The local clubs submit the information and it is sent to the NRA corporate.
I've pointed out that I don't think this is a very useful plan. I've pointed out that I think it needs to be "a wee bit more structured than that." If I were on the antigun side, and attacking any data that came out of this, here's what I'd say about it:
  • It sounds like you want a bunch of volunteers,
    • who may or may not have any formal training in any applicable field (law, law enforcement, statistical analysis), and
    • who may or may not be given any sort of guidance from people trained in such fields;
    • to go look at court records and see what other charges those volunteers think should have been brought.
  • Are these witnesses going to read the Arrest/Disposition Reports?
  • Interview witnesses?
  • Examine evidence?
  • Are they going to investigate incidents in which charges were not brought, records of which may not be in "court records"?
A few more questions:
  • How exactly do you think they should make the determination that certain statutes are NOT being enforced?
  • On what basis will they decide when a charge could have been brought but was not?
  • Will they be examining the process by which prosecuting attorneys "bargain away" gun charges in plea deals?

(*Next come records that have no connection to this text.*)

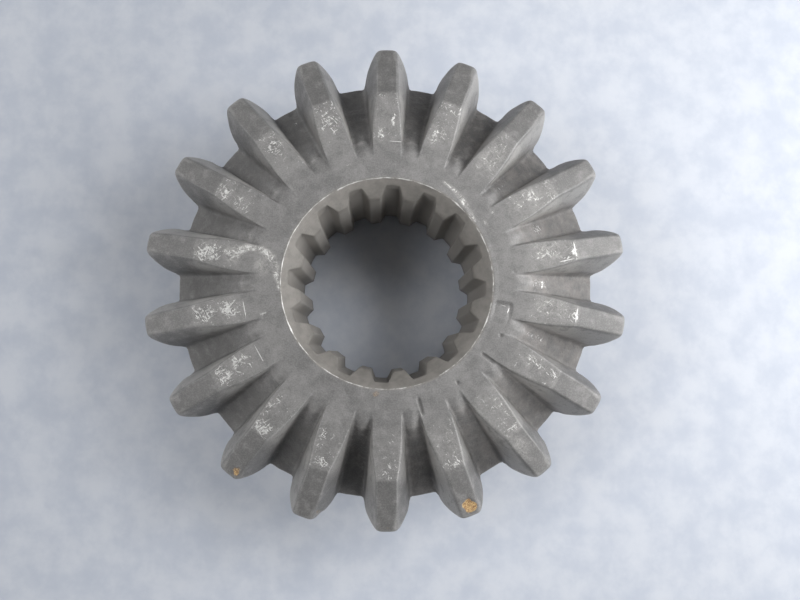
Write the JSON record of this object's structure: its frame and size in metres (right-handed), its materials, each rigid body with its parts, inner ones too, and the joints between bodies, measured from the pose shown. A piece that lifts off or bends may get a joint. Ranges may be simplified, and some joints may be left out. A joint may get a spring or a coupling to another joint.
{
  "type": "bevel gear",
  "caption": "Forged steel straight bevel gear with a splined bore, a flat toothed front and a plain round hub behind.",
  "frame": {"origin": "middle of the hub's end face, on the gear's axis, which is the lowest face of the part", "axes": "+Z along the gear's axis from the hub to the flat toothed front; one tooth points along +Y"},
  "size_m": [0.1118, 0.1128, 0.038],
  "materials": {
    "forged_steel": "matt dark grey phosphate over forged and machined steel"
  },
  "bodies": {
    "root": {"side_gear": "forged_steel"}
  },
  "joints": []
}
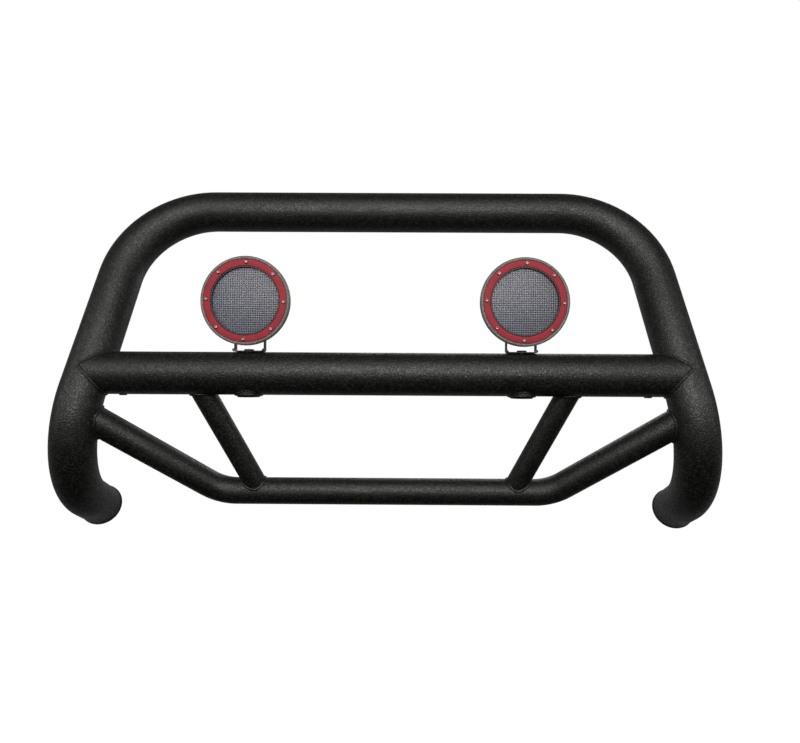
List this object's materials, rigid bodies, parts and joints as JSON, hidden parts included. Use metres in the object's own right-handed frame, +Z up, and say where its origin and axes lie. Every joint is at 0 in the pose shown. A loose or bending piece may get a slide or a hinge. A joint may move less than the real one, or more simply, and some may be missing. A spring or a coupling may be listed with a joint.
{
  "type": "front grille guard",
  "caption": "Tubular front grille guard with a bent hoop, crossbar, lower bar and struts, carrying round LED lights on brackets that pan and tilt.",
  "frame": {"origin": "centre of the bounding box in plan, at the height of its lowest point, which is the lower edge of the leg plates", "axes": "+X to the right seen from the front, along the crossbar; +Y back towards the vehicle, so the lights face -Y; +Z up"},
  "size_m": [1.2244, 0.2624, 0.67],
  "materials": {
    "powder_coat": "coarse textured black powder coat with a fine sparkle",
    "bracket_black": "smooth satin black",
    "cast_grey": "satin grey paint on die cast aluminium",
    "bezel_black": "moulded black plastic",
    "red_trim": "satin red",
    "lens_glass": "clear moulded lens with a fine square grid",
    "reflector_chrome": "metallised reflector",
    "led_board": "white solder mask",
    "bright_screw": "bright stainless",
    "black_bolt": "black oxide",
    "rubber": "matt black"
  },
  "bodies": {
    "frame": {"main_hoop": "powder_coat", "cross_tube": "powder_coat", "lower_tube": "powder_coat", "left_strut": "powder_coat", "left_leg_cap": "powder_coat", "left_leg_plate": "powder_coat", "left_wire_grommet": "rubber", "left_light_bush": "powder_coat", "left_pan_bolt": "black_bolt", "right_strut": "powder_coat", "right_leg_cap": "powder_coat", "right_leg_plate": "powder_coat", "right_wire_grommet": "rubber", "right_light_bush": "powder_coat", "right_pan_bolt": "black_bolt"},
    "left_bracket": {"left_light_bracket": "bracket_black"},
    "left_light": {"left_outer_tilt_bolt": "black_bolt", "left_inner_tilt_bolt": "black_bolt", "left_light_housing": "cast_grey", "left_cable_gland": "rubber", "left_led_board": "led_board", "left_reflector": "reflector_chrome", "left_lens_gasket": "rubber", "left_lens": "lens_glass", "left_inner_bezel": "bezel_black", "left_trim_ring": "red_trim", "left_trim_screw_1": "bright_screw", "left_trim_screw_2": "bright_screw", "left_trim_screw_3": "bright_screw", "left_trim_screw_4": "bright_screw", "left_trim_screw_5": "bright_screw", "left_trim_screw_6": "bright_screw", "left_trim_screw_7": "bright_screw", "left_trim_screw_8": "bright_screw"},
    "right_bracket": {"right_light_bracket": "bracket_black"},
    "right_light": {"right_outer_tilt_bolt": "black_bolt", "right_inner_tilt_bolt": "black_bolt", "right_light_housing": "cast_grey", "right_cable_gland": "rubber", "right_led_board": "led_board", "right_reflector": "reflector_chrome", "right_lens_gasket": "rubber", "right_lens": "lens_glass", "right_inner_bezel": "bezel_black", "right_trim_ring": "red_trim", "right_trim_screw_1": "bright_screw", "right_trim_screw_2": "bright_screw", "right_trim_screw_3": "bright_screw", "right_trim_screw_4": "bright_screw", "right_trim_screw_5": "bright_screw", "right_trim_screw_6": "bright_screw", "right_trim_screw_7": "bright_screw", "right_trim_screw_8": "bright_screw"}
  },
  "joints": [
    {"name": "left_light_pan", "type": "hinge", "parent": "frame", "child": "left_bracket", "pos_m": [-0.242, -0.07297, 0.34851], "axis": [0, 0, 1], "range_deg": [-45, 45]},
    {"name": "left_light_tilt", "type": "hinge", "parent": "left_bracket", "child": "left_light", "pos_m": [-0.242, -0.06497, 0.3961], "axis": [-1, 0, 0], "range_deg": [-12, 30]},
    {"name": "right_light_pan", "type": "hinge", "parent": "frame", "child": "right_bracket", "pos_m": [0.242, -0.07297, 0.34851], "axis": [0, 0, 1], "range_deg": [-45, 45]},
    {"name": "right_light_tilt", "type": "hinge", "parent": "right_bracket", "child": "right_light", "pos_m": [0.242, -0.06497, 0.3961], "axis": [-1, 0, 0], "range_deg": [-12, 30]}
  ]
}
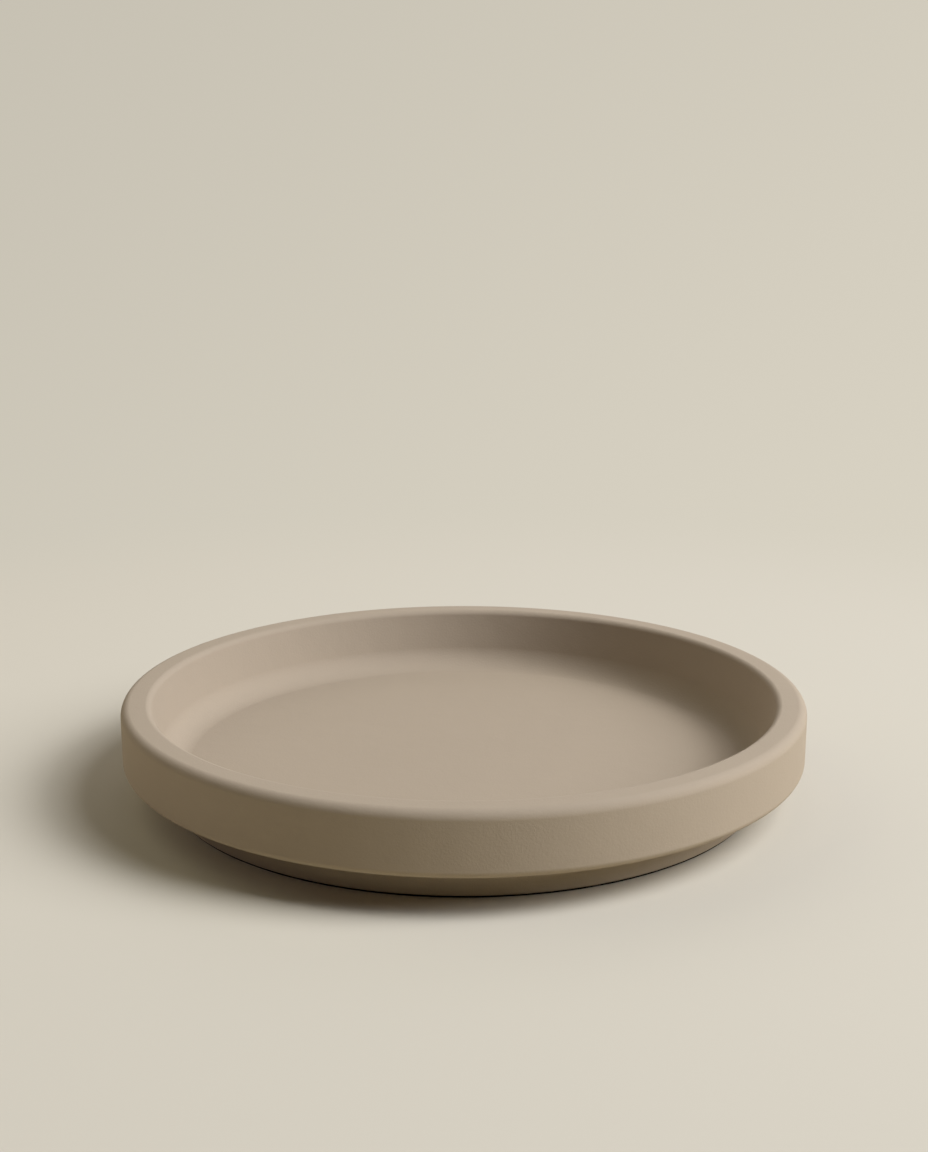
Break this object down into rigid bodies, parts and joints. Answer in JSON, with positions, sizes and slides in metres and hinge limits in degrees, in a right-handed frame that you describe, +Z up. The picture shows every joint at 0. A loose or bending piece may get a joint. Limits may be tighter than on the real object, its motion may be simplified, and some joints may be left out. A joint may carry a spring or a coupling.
{
  "type": "plant saucer",
  "caption": "Round matte stoneware saucer for a plant pot, with an upright overhanging wall, a rounded rim, a shallow flat well and a narrower foot with thin rubber pads set into it.",
  "frame": {"origin": "on the table, under the middle of the saucer", "axes": "+Z up along the saucer's axis of turning; X and Y lie in the table"},
  "size_m": [0.2, 0.2, 0.0279],
  "materials": {
    "stoneware": "matte, unglazed, fine sandy grain",
    "pad_rubber": "matte, smooth"
  },
  "bodies": {
    "root": {"saucer_body": "stoneware", "foot_pad_front_left": "pad_rubber", "foot_pad_front_right": "pad_rubber", "foot_pad_back_left": "pad_rubber", "foot_pad_back_right": "pad_rubber"}
  },
  "joints": []
}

The antgun side throws around all kinds of misleading numbers, and I'm pretty quick to ask, "how did they get that number?" If they used something like the methodology described above, I'd have a field day.
 
I think you are overthinking things and putting the cart before the horse. Maybe it is because you evision volunteer gathered data as a finished product without considering secondary and tertiary actions.

We call it "paralysis by analysis".

Gather some preliminary data on the cheap initially. Some statistical math well let you know if there is something worth devoting resources towards. Then devote the resources and produce a polished product.